Conclusion: Materialized views significantly boost performance for complex queries by storing precomputed results. However, they require manual refresh to stay updated.

6. Use Cases for Materialized Views

Use Case Explanation
Performance Optimization Precomputing query results improves response times for large datasets.
Reporting & Dashboards Faster loading times for reports that don't need real-time data.
Data Warehousing Used in data warehouses for pre-aggregated results.
Historical Snapshots Stores snapshots of data at specific points in time.
Pre-Filtered Data Used for user-specific or restricted access views.

7. Common Mistakes to Avoid

  • Not Refreshing Regularly: If our data changes frequently, we must refresh the materialized view to avoid outdated results.
  • Overusing Materialized Views: Don't use materialized views for simple queries.
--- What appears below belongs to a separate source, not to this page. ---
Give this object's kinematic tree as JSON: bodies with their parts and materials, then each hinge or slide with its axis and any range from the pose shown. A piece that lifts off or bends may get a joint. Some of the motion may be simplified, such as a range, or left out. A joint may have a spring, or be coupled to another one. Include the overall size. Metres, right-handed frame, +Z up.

They are best for complex, resource-intensive queries.
  • Ignoring Storage Costs: Materialized views consume disk space, so be mindful of storage and refresh overhead.

8. Automating Materialized View Refresh with CRON

We can schedule materialized view refreshes using pg_cron.

Installing pg_cron in PostgreSQL

CREATE EXTENSION IF NOT EXISTS pg_cron;

Scheduling a Refresh Every Hour

SELECT cron.schedule('0 * * * *', 'REFRESH MATERIALIZED VIEW employee_details_mv');
  • This refreshes the materialized view every hour automatically.

9. Best Practices

When to Use Materialized Views

  • Large datasets with complex aggregations
  • Reports and dashboards that don't need real-time updates
  • Query optimization for frequently accessed datasets

When Not to Use Materialized Views

  • When real-time data is required
  • For simple queries with minimal performance impact

10. Conclusion

Materialized views in PostgreSQL offer a powerful way to optimize query performance by storing precomputed query results. They are especially useful for reporting, analytics, and performance tuning but require manual refreshes to stay updated. By following best practices, we can effectively integrate materialized views into our PostgreSQL database for improved efficiency.